THE RECORDS
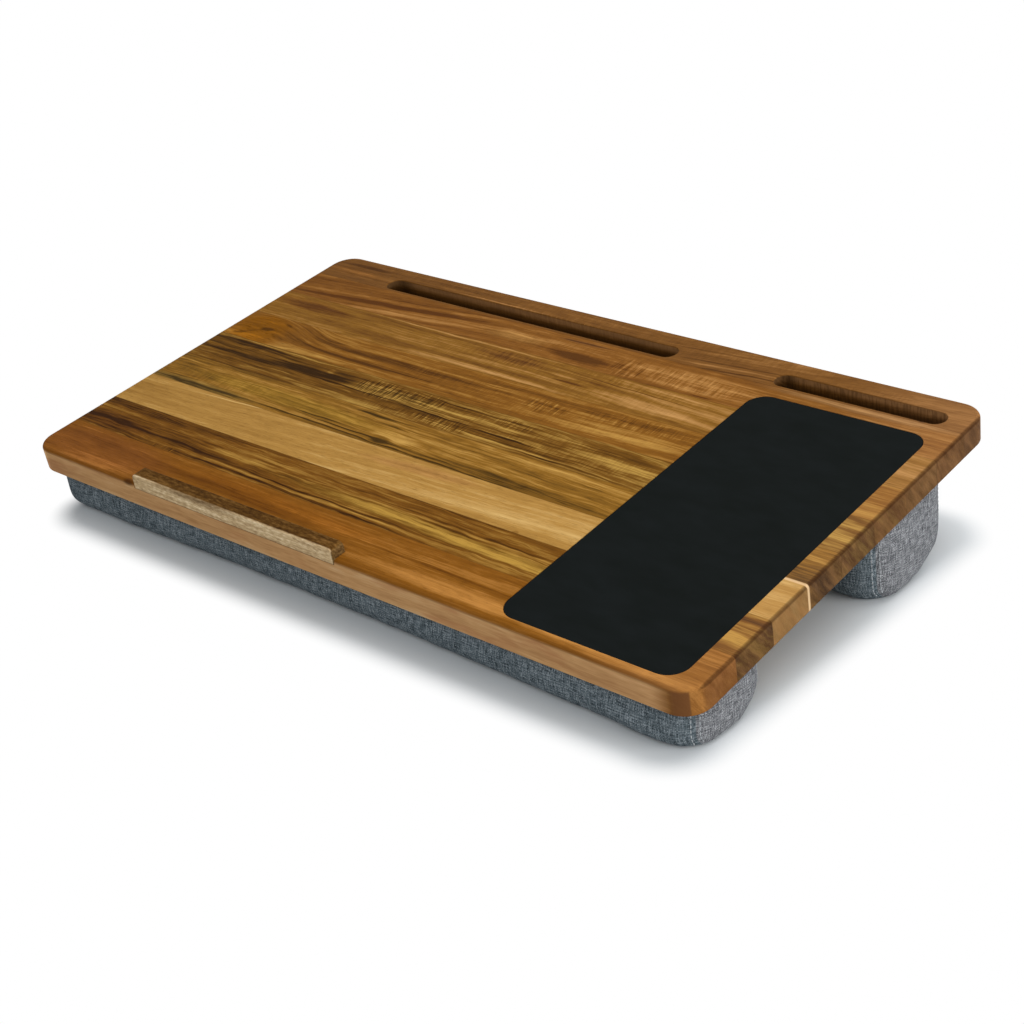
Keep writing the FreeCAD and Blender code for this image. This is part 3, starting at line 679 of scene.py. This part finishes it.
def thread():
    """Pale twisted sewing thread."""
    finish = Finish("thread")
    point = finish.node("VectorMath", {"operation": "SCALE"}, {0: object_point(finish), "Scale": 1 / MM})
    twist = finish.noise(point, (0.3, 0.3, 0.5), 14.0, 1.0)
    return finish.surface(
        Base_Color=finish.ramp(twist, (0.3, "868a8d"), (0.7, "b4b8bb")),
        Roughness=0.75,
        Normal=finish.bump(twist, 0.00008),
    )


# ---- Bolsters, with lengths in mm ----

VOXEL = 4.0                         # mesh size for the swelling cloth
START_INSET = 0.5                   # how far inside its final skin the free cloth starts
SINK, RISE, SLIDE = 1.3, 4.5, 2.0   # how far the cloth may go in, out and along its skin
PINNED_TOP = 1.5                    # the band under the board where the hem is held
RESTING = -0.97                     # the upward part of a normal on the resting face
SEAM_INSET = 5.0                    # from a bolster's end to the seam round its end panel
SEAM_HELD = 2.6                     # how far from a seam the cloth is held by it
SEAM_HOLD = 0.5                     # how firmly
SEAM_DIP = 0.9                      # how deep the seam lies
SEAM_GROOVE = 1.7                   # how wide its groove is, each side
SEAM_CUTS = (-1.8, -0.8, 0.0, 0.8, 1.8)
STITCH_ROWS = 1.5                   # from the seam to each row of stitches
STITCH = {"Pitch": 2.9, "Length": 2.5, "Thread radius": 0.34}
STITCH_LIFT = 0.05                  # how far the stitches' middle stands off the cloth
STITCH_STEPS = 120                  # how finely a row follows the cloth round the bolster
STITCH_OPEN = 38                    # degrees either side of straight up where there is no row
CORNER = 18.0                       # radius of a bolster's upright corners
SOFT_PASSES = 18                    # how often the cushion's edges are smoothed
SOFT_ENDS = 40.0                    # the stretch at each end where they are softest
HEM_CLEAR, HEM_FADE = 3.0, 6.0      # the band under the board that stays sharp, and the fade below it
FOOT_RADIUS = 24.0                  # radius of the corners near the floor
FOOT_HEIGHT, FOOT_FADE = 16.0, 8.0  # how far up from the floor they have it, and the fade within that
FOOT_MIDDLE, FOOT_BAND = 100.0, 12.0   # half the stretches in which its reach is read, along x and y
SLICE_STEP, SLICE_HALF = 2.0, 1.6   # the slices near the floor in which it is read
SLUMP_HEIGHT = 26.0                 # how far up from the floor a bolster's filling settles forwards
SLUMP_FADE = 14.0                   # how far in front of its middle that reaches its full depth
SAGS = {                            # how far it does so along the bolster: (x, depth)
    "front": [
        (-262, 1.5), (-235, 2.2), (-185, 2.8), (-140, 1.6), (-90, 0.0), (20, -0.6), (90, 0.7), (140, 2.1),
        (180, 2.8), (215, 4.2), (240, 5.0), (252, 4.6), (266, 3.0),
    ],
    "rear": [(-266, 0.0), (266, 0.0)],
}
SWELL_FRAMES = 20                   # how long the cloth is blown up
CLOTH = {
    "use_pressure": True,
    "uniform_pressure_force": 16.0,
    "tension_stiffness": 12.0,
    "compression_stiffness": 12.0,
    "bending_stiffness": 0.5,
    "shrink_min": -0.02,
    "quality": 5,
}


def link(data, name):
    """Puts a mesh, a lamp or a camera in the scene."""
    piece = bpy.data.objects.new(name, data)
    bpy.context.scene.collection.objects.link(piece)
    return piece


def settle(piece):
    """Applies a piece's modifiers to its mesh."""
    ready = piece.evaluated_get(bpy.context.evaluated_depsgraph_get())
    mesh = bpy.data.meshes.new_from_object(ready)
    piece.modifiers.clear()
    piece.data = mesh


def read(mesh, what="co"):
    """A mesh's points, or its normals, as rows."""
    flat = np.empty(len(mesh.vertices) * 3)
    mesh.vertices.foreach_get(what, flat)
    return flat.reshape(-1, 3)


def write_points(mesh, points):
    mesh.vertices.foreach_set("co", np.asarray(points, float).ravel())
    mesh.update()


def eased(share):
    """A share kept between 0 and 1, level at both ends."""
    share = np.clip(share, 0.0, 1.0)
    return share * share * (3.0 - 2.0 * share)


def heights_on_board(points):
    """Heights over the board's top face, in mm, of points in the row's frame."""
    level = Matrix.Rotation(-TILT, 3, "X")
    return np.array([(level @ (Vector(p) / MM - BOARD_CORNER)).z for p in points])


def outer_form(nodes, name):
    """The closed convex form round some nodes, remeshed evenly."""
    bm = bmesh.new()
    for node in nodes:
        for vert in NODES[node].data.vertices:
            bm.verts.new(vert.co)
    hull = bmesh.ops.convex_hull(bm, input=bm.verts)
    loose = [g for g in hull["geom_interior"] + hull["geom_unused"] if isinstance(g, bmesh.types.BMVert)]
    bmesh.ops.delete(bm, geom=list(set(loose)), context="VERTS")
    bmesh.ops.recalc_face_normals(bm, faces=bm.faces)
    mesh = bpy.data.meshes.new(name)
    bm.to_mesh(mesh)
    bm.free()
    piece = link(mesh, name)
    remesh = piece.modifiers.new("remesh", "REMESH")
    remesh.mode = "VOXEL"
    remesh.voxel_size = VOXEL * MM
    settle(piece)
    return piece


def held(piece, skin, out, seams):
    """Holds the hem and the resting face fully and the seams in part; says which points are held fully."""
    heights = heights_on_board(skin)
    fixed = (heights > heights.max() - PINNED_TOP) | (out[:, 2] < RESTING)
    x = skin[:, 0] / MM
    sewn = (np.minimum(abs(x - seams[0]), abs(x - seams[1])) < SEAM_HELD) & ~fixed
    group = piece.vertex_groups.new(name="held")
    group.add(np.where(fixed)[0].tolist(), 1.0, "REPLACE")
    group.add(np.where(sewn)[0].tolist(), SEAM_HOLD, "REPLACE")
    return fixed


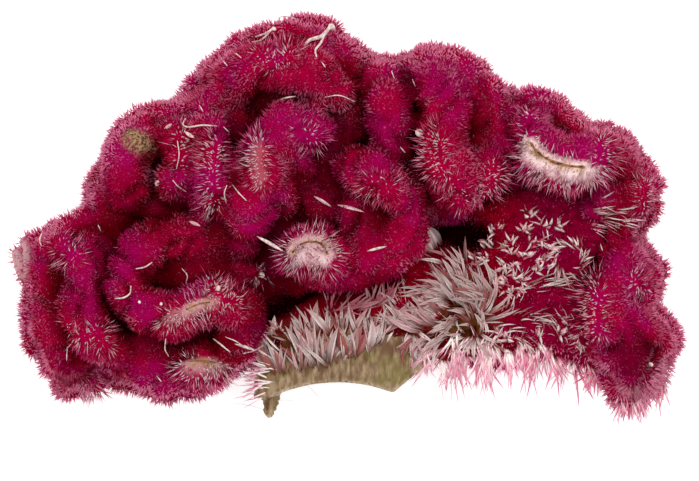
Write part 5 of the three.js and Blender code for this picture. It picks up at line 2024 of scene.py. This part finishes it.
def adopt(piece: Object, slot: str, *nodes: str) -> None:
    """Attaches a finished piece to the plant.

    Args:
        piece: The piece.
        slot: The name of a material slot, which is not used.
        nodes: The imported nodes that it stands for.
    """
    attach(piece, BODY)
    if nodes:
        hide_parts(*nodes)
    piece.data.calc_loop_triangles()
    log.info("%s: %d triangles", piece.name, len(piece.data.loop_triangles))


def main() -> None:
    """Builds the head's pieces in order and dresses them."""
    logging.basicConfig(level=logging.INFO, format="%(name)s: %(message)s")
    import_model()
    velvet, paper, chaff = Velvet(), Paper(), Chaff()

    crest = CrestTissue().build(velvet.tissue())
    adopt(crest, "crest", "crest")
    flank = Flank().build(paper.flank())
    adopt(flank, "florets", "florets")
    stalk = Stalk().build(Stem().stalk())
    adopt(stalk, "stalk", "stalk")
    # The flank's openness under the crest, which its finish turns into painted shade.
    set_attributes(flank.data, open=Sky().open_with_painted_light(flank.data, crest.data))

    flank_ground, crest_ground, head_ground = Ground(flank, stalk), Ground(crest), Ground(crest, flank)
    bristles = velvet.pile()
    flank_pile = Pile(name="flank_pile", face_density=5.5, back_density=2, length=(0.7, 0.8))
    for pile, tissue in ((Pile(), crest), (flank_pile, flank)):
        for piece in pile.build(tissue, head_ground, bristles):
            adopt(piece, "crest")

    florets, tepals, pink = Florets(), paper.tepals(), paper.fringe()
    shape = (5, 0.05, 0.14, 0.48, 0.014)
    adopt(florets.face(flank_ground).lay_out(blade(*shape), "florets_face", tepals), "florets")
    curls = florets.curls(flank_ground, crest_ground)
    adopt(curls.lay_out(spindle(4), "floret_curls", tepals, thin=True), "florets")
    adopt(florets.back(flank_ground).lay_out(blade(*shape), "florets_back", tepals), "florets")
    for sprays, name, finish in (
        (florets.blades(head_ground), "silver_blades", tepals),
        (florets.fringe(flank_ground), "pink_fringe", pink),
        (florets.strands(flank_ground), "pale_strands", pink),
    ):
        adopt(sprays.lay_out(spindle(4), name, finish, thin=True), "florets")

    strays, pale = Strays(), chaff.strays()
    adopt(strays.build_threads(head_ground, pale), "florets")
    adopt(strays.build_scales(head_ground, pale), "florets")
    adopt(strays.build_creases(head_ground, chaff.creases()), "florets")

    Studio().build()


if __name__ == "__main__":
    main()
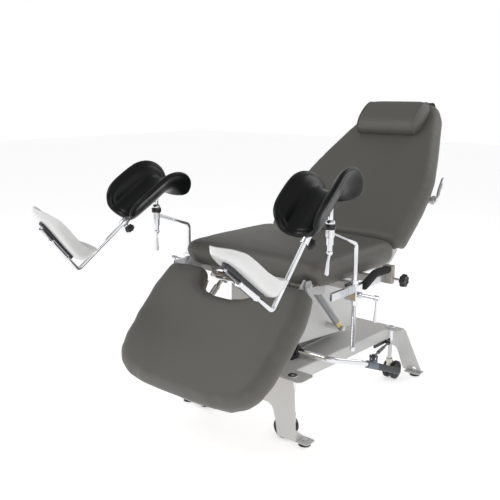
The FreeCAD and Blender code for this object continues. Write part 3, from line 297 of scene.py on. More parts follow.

PROBLEM
Word for word, quote the lines of the material from the first line through the line with "# ---- Bolsters, with", both ends included.

ANSWER TO THE EXERCISE
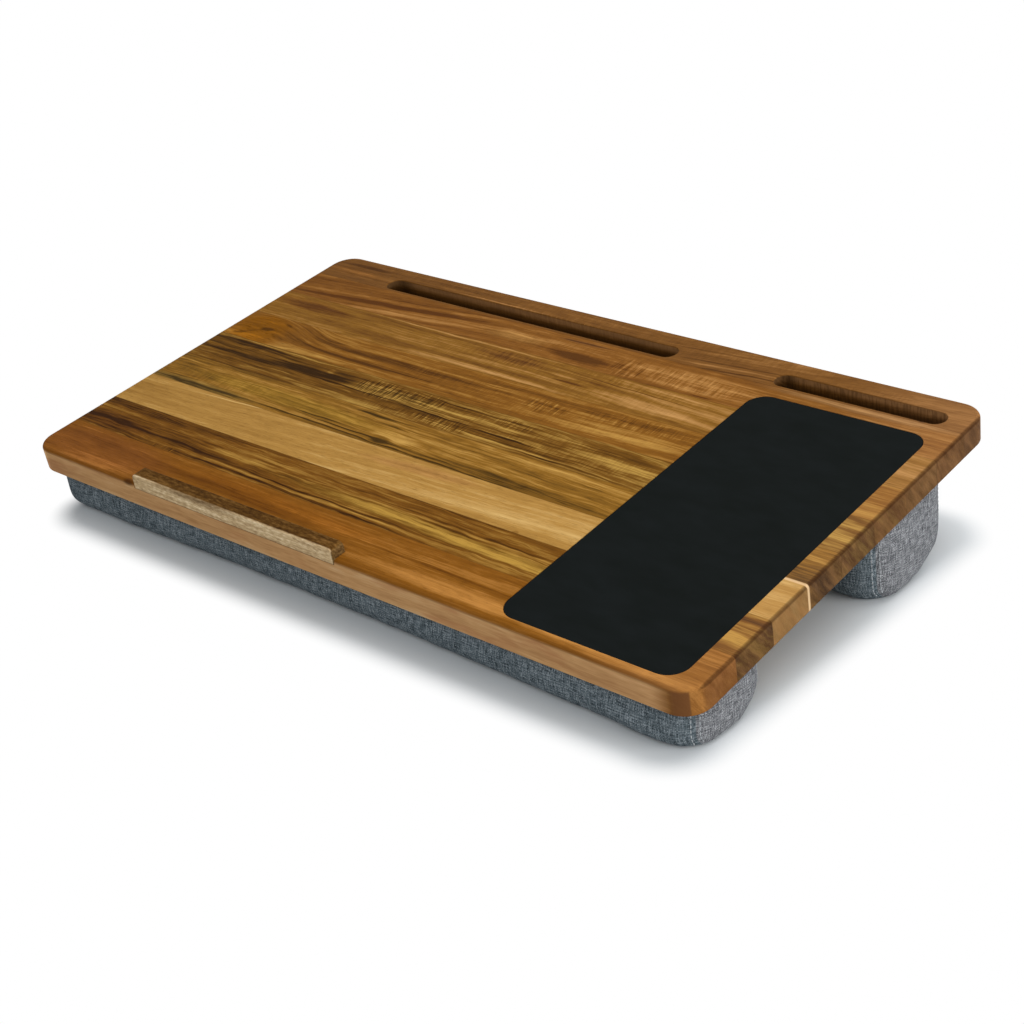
Keep writing the FreeCAD and Blender code for this image. This is part 3, starting at line 679 of scene.py. This part finishes it.
def thread():
    """Pale twisted sewing thread."""
    finish = Finish("thread")
    point = finish.node("VectorMath", {"operation": "SCALE"}, {0: object_point(finish), "Scale": 1 / MM})
    twist = finish.noise(point, (0.3, 0.3, 0.5), 14.0, 1.0)
    return finish.surface(
        Base_Color=finish.ramp(twist, (0.3, "868a8d"), (0.7, "b4b8bb")),
        Roughness=0.75,
        Normal=finish.bump(twist, 0.00008),
    )


# ---- Bolsters, with lengths in mm ----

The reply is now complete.